» **WHAT THE TASK REQUIRES**: The lines to return are those from the one containing "Reconstruct the object" down to the one containing "from build123d import *", inclusive; return them exactly and nothing else.

» **RECORDS FOR THIS EXERCISE**:
┄┄┄┄┄┄┄┄┄┄

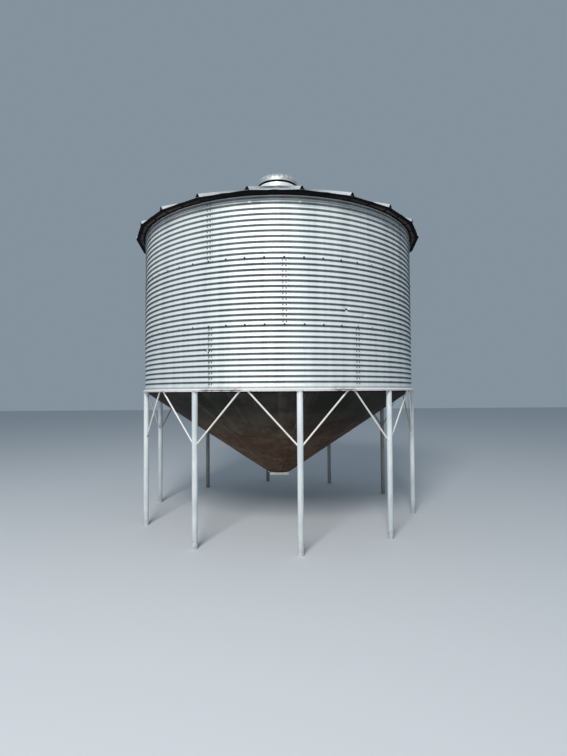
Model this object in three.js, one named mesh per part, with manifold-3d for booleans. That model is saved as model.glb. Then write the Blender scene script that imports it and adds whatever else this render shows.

┄┄┄┄┄┄┄┄┄┄

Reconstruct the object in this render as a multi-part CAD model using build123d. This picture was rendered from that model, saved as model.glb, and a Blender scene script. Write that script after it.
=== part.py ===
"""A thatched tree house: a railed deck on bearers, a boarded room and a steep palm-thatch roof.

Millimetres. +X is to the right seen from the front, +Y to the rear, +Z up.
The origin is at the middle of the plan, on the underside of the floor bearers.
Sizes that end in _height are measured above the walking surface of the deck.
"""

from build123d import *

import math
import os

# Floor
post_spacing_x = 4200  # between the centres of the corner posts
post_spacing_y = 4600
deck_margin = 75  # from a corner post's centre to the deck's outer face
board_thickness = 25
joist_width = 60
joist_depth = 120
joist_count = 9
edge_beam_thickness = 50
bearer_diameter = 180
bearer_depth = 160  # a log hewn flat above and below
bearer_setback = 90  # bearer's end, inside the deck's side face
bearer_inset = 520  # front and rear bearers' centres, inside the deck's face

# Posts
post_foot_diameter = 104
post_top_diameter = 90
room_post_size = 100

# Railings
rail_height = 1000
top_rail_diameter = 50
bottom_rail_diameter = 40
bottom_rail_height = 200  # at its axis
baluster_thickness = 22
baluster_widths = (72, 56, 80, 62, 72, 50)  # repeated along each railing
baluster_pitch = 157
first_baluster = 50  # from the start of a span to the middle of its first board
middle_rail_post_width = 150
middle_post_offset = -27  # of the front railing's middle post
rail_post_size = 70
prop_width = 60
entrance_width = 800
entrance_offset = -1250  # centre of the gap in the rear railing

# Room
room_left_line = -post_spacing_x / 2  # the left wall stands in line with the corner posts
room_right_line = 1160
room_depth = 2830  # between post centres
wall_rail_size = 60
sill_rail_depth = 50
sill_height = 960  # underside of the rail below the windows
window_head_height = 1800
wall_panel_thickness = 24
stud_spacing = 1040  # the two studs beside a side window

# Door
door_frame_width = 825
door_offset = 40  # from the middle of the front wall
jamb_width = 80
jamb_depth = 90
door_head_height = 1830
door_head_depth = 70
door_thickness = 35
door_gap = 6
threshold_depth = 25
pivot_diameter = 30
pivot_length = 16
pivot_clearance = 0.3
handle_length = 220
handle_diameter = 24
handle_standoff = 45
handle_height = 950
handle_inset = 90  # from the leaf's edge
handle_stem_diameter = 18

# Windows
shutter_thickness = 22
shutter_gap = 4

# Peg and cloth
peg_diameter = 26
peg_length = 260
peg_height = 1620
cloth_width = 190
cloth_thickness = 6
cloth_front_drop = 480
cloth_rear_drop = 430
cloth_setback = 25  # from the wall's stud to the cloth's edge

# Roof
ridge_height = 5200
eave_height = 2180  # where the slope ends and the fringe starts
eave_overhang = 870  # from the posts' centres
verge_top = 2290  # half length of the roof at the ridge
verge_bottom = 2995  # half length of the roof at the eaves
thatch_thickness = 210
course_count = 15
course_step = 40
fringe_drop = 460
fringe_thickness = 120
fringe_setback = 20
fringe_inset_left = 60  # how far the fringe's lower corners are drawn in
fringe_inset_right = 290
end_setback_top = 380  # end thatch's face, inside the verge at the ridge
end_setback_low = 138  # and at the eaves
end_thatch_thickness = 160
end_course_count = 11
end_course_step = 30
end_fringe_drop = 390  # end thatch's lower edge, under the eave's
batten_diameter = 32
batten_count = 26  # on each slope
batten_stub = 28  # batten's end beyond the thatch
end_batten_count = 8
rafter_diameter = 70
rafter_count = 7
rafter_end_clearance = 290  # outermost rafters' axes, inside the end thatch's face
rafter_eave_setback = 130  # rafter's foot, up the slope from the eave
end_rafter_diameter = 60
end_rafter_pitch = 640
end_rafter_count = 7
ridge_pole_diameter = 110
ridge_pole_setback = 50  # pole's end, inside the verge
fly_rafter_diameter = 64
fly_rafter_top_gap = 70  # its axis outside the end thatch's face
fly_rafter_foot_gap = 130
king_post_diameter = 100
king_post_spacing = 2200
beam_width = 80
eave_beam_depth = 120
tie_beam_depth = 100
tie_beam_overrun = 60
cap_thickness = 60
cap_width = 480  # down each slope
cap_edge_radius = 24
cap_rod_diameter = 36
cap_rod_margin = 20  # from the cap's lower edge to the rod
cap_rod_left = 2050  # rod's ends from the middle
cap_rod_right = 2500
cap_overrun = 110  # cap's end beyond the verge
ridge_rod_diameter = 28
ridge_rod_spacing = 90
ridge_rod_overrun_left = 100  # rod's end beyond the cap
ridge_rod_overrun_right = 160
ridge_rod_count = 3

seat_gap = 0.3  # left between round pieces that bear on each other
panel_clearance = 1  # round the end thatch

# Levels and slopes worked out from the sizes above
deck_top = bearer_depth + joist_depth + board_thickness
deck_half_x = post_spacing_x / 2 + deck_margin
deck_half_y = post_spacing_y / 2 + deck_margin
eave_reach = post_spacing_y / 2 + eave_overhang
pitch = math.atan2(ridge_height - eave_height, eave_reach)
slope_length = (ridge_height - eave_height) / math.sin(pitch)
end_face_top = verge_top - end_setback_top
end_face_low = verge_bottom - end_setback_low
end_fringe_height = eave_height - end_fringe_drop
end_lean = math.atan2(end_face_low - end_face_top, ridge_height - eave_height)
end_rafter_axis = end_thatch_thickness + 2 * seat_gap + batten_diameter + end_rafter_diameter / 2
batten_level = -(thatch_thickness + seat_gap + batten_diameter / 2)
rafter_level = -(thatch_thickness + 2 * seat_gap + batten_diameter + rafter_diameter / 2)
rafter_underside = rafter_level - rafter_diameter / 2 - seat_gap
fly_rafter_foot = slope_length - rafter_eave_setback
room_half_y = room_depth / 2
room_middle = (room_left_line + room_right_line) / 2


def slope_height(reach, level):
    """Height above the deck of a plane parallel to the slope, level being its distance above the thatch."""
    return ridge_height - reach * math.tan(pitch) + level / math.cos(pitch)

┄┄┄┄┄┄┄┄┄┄

» **SOLUTION**:
Reconstruct the object in this render as a multi-part CAD model using build123d. This picture was rendered from that model, saved as model.glb, and a Blender scene script. Write that script after it.
=== part.py ===
"""A thatched tree house: a railed deck on bearers, a boarded room and a steep palm-thatch roof.

Millimetres. +X is to the right seen from the front, +Y to the rear, +Z up.
The origin is at the middle of the plan, on the underside of the floor bearers.
Sizes that end in _height are measured above the walking surface of the deck.
"""

from build123d import *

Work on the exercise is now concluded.